WEDDING-CEREMONY IN TURKEY.

In Turkey, negotiations for marriage are conducted by friends or relations, the parties in interest not being allowed to see each other. The bargain being concluded to their mutual satisfaction, preparations are made for the customary festivities.

About nine or ten o’clock in the evening the nuptial knot is tied,—the Imaam, or priest, placing himself in a short passage which leads between two rooms, respectively occupied by the bride and bridegroom, who neither see each other nor the priest during the ceremony. That functionary asks the bride if she will take the man to be her husband, whether he be blind, lame, etc. She replies yes, three times.

They are now man and wife, though as yet they have not gazed on each other’s features.

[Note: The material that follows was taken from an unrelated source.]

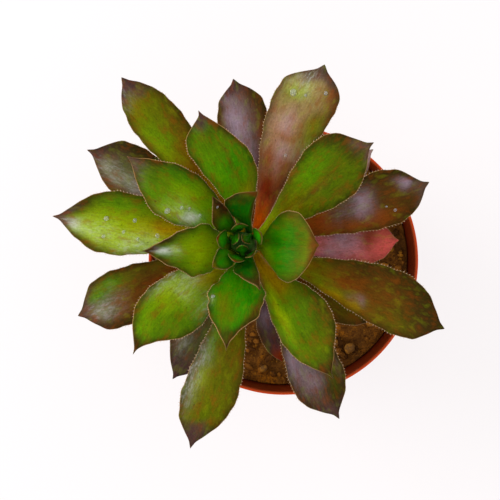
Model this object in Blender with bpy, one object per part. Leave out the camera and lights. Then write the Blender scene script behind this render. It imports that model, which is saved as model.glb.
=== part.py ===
"""A potted rosette succulent: a round thin-walled pot of soil and grit, and a leaning stem that carries
a rosette of spoon-shaped leaves.

Sizes are in millimetres and angles in degrees, and MM turns them into metres. The origin is the centre
of the pot's flat base, and +Z is up. Leaf azimuths are counted from +X towards +Y.
"""

import math
from collections import namedtuple

import bmesh
import bpy
import numpy as np
from mathutils import Matrix, Vector

MM = 0.001
GAP = 0.3  # clearance between pieces that touch

# Pot
RIM_DIAMETER = 105.0
BASE_DIAMETER = 73.0
POT_HEIGHT = 92.0
WALL = 1.4
FLOOR = 2.0
BAND_HEIGHT = 16.0  # the stiffening band below the rim
BAND_STEP = 1.6  # how far the band stands out of the wall
BAND_FLARE = 1.5  # how far the band leans out over its height
FOOT_CHAMFER = 1.0
LIP = ((0.15, 0.2), (0.5, 0.0), (0.85, 0.2))  # its rounding: in from the outside and down, per wall
HOLE_COUNT = 6
HOLE_SIDES = 16
HOLE_DIAMETER = 8.0
HOLE_RING = 48.0  # diameter of the circle that the drainage holes lie on
POT_STEPS = 60

# Soil and grit
HEADSPACE = 12.0  # from the rim down to the soil
SOIL_SWELL = 0.8  # how far the soil rises and falls
SOIL_WAVES = (9.0, 11.0, 7.0)  # how far apart its rises are, along X, along Y and aslant
SOIL_RINGS = 6
GRIT_DEPTH = 0.8  # a stone's depth, as a share of its width
GRIT_LUMP = 0.16  # how far its surface stands in and out, as a share of its size
GRIT_WAVES = (0.9, 1.3)  # how fast the lumps follow each other, along the stone and up it, per mm
GRIT_PHASE = 2.1  # the shift of the lumps from one stone to the next
GRIT_TURN = 1.7  # the turn from one stone to the next

# Stem
STEM_HEIGHT = 66.0  # from the soil to the top pair of leaves
STEM_FOOT = Vector((-5.0, 2.0))  # where it leaves the soil
STEM_LEAN = Vector((-11.0, 4.5))  # how far its top stands from its foot
STEM_FOOT_RADIUS = 5.5
STEM_TOP_RADIUS = 3.8
STEM_ROOT = 30.0  # length below the soil
STEM_CROWN = 3.0  # the cone above the top pair of leaves
STEM_CROWN_RADIUS = 1.4
STEM_SIDES = 14
STEM_RINGS = 7

# Leaves
LEAF_STATIONS = (0.0, 0.06, 0.15, 0.27, 0.4, 0.53, 0.65, 0.75, 0.84, 0.91, 0.96)
LEAF_ACROSS = (1.0, 0.55, 0.0, -0.55, -1.0)  # left margin, top of the blade, right margin
POINT_WIDTH = 0.55  # half-width of the short spike at the tip
POINT_LENGTH = 0.06  # its share of the leaf's length
FOOT_THICKNESS = 1.25  # at the foot, as a share of the blade's
FOOT_LENGTH = 0.4  # the share of the length over which it falls to the blade's
TIP_THINNING = 0.75  # the share of the thickness that is lost by the tip
ARCH_SKEW = 0.75  # below 1, the arch is highest nearer the foot
MARGIN_FALL = 0.7  # how the thickness falls from the middle to the margins

SOIL_TOP = POT_HEIGHT - HEADSPACE
STEM_TOP = SOIL_TOP + STEM_HEIGHT

# One side of a blade: its half-width, the share of the length where it is widest, and how fast it
# narrows from there to the tip.
Side = namedtuple("Side", "width place point")
# azimuth and reach place the tip; bow bends the leaf to its left; drop lowers the leaf in its rank;
# roll turns it about its length.
Leaf = namedtuple("Leaf", "azimuth reach left right bow drop roll", defaults=(0.0, 0.0, 0.0))
# below is the distance from the stem's top pair of leaves down to the foot; rise is from foot to tip.
Rank = namedtuple("Rank", "name below rise arch cup foot thickness colour leaves")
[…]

After the conclusion of the ceremony the festivities are resumed.

Meanwhile the bride is escorted by her female friends to the bridal chamber, where she is seated on an ottoman and left alone. Shortly after, the bridegroom makes his appearance. Discovering that his wife is still enveloped in her veil, he requests her to throw it aside, so that he can feast his eyes upon her beauty. This she coquettishly declines doing until he has become very earnest in his persuasions, when she discloses to him for the first time a view of her face.

After much persuasion on his part, and affected reluctance on hers, he at length succeeds in kissing her, and the curtain drops.